Но если такой путь тоже приводит к Богу, это еще не значит, что приводит к Нему только такой путь и никакой иной, или что все мы должны немедленно ступить ровно на этот путь. В конце концов, у людей разные характеры, не говоря уже про семью, образование, профессию, род деятельности. Одному свойственна горячность и прямолинейность, другому – рассудительность и неторопливость, и так далее. Среди святых мы встретим всяких людей, потому что Царствие не закрыто ни для кого.
Банальности? Да. Но о них приходится напоминать, когда видишь словесную битву за чужую святость, а в особенности – против нее. Сражаться за святость нам всем необходимо, но полем битвы тут может стать только наше собственное сердце, собственная жизнь. И мученическая смерть за Христа, в конце концов – самое достоверное свидетельство, что в этой битве одержана окончательная победа. Собственная мученическая смерть, если Господь тебя сподобит и сам ты решишься – но никак не чужая.
5. С двух сторон аналоя
В советские времена (я еще их застал) Церковь по Конституции имела право "отправлять религиозные обряды", и только. Это атеизм можно было пропагандировать и распространять, религию – ни в коем случае. И потому легальных способов поговорить с людьми о Боге у священника было ровно два: проповедь и исповедь. Домашние чаепития, конечно, тоже имели место, но на них всех не пригласишь, да и то могли пришить какую-нибудь "антисоветскую агитацию". Впрочем, и проповеди внимательно выслушивались, кем надо, и при необходимости куда надо о них доносилось.

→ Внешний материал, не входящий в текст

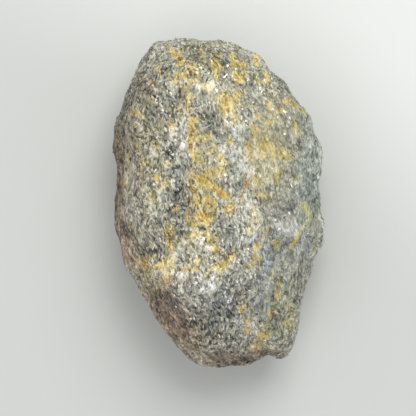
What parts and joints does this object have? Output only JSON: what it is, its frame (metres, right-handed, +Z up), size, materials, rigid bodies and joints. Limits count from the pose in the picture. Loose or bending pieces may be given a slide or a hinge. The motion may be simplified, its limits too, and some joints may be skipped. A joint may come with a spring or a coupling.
{
  "type": "rough emerald",
  "caption": "Rough mineral specimen: an oval lump of grey mica schist, stained ochre, with broken ledges and a flat patch to rest on.",
  "frame": {"origin": "on the surface that the stone rests on, under the middle of its bounding box", "axes": "+Z up through the stone's thickness, +Y along its length towards the broad end, +X to the right when the broad end points away"},
  "size_m": [0.0382, 0.0594, 0.025],
  "materials": {
    "mica_schist": "matte"
  },
  "bodies": {
    "root": {"rough_stone": "mica_schist"}
  },
  "joints": []
}
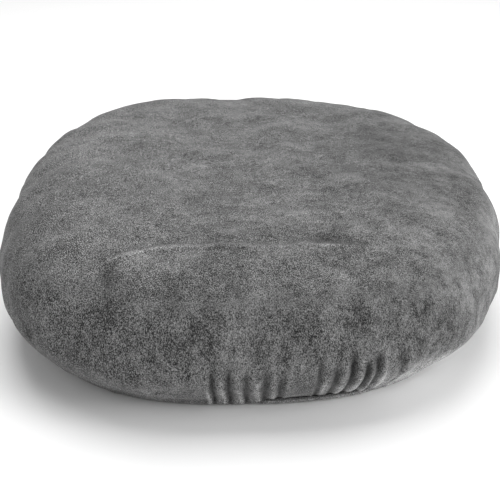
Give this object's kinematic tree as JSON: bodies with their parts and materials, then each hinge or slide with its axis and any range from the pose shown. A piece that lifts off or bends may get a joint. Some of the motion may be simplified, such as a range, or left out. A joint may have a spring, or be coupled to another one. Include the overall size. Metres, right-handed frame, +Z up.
{
  "type": "floor cushion",
  "caption": "Large rounded-square floor cushion with a one-piece velvet crown, corded piping at the base, a zipped base and a foam filling in a liner.",
  "frame": {"origin": "centre of the cushion's outline, on the plane of the underside that it rests on", "axes": "+Z up through the seat, +X to the right as seen from the front, front towards -Y; the zip runs along X near the rear"},
  "size_m": [0.6, 0.6, 0.18],
  "materials": {
    "velvet": "satin",
    "piping_cotton": "matte",
    "base_cloth": "matte",
    "zip_tape": "matte",
    "zip_coil": "satin",
    "zip_metal": "satin",
    "calico": "matte",
    "wadding": "matte",
    "foam_soft": "matte",
    "foam_firm": "matte"
  },
  "bodies": {
    "cushion": {"velvet_crown": "velvet", "piping_sleeve": "velvet", "piping_cord": "piping_cotton", "base_panel_front": "base_cloth", "base_panel_rear": "base_cloth", "zip_tape_front": "zip_tape", "zip_tape_rear": "zip_tape", "zip_coil_front": "zip_coil", "zip_coil_rear": "zip_coil", "zip_bottom_stop": "zip_metal", "zip_top_stop_front": "zip_metal", "zip_top_stop_rear": "zip_metal", "zip_end_tab_left": "base_cloth", "zip_end_tab_right": "base_cloth", "liner_crown": "calico", "liner_base": "calico", "wadding_wrap": "wadding", "foam_upper": "foam_soft", "foam_lower": "foam_firm"},
    "slider": {"zip_slider": "zip_metal", "zip_bridge": "zip_metal"},
    "pull": {"zip_pull": "zip_metal"}
  },
  "joints": [
    {"name": "zip_travel", "type": "slide", "parent": "cushion", "child": "slider", "axis": [1, 0, 0], "range_m": [-0.3, 0]},
    {"name": "pull_swing", "type": "hinge", "parent": "slider", "child": "pull", "pos_m": [0.151, 0.135, 0.0023], "axis": [0, -1, 0], "range_deg": [0, 170]}
  ]
}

Напомню, что Библий или молитвословов не было в свободной продаже, да и в библиотеках они были в спецхране (помню, как студенты МГУ порой специально выбирали такие темы дипломов и курсовых, чтобы получить допуск к Библии!)

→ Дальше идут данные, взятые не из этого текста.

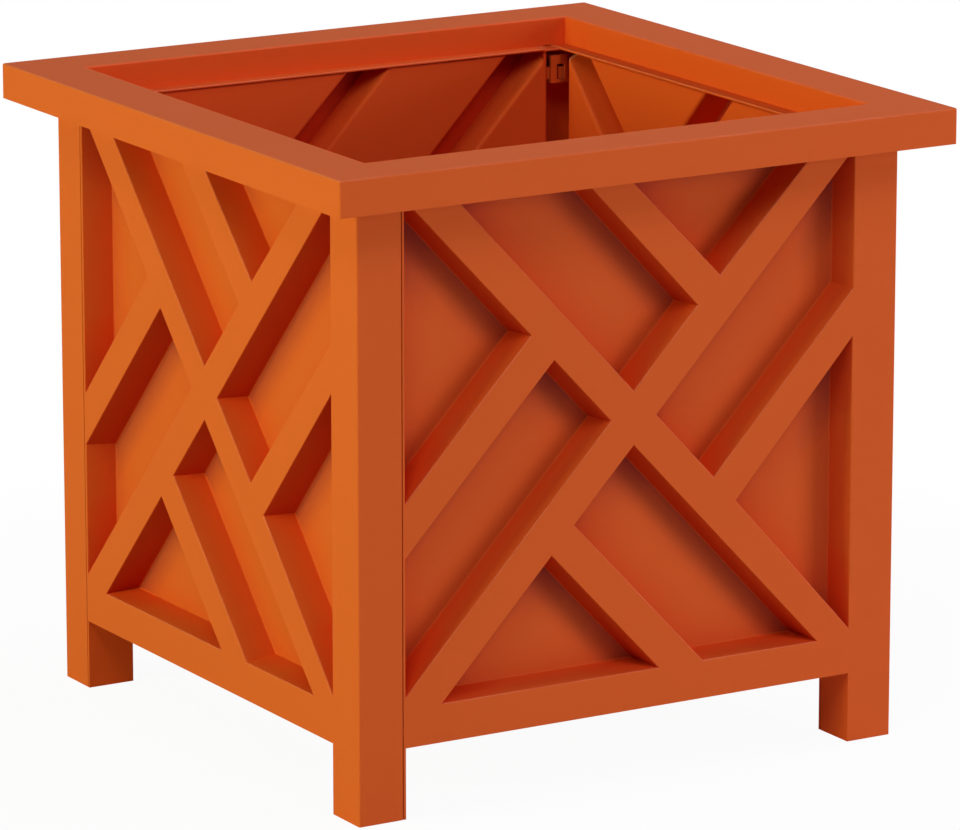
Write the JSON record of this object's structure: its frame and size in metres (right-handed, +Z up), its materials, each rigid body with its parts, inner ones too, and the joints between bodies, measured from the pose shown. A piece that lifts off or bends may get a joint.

Оставалась исповедь. Она была не просто таинством отпущения грехов и примирения с Церковью, но и возможностью свободного разговора о Боге и человеке. Именно там мирянин мог задать важнейший вопрос, а священник – сказать ему то, что он не посмел бы произнести перед всеми. И такой разговор не мог состояться практически нигде, кроме как у аналоя.

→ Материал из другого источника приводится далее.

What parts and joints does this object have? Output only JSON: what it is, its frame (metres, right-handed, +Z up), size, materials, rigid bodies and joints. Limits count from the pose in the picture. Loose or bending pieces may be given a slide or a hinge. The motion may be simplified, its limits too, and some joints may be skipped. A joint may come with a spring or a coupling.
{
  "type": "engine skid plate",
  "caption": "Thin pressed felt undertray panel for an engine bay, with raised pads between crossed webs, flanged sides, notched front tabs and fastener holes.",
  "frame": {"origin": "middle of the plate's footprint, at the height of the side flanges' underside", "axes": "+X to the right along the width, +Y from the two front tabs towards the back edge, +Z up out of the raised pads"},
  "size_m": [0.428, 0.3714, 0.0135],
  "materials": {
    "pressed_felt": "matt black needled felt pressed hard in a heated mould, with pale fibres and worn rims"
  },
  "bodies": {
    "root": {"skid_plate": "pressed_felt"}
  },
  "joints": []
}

Времена изменились, но Церковь – очень консервативный институт, поэтому практика исповеди меняется медленно и далеко не везде. И вот с одной стороны аналоя – прошедший определенную выучку священник, который не знает, как можно по-другому, и боится что-то в привычном ритуале изменить: а вдруг тогда разрушится всё? А кроме того, он – ведь так положено, так написано! – зачастую старается быть не "точию свидетелем", как сам говорит исповедующемуся, но обязательно духовным отцом, руководителем и наставником. В том числе и для человека, о котором он практически ничего, кроме перечисленного списка грехов, не знает, который его об этом наставничестве не просит. А в худшем случае священник отчего-то уверен, что, надевая епитрахиль, он слагает с себя человеческие немощи и страсти, а потому его рекомендации абсолютны, его оценки не подлежат сомнению, а его власть "вязать и решить" должна пониматься чуть ли не в полицейском смысле.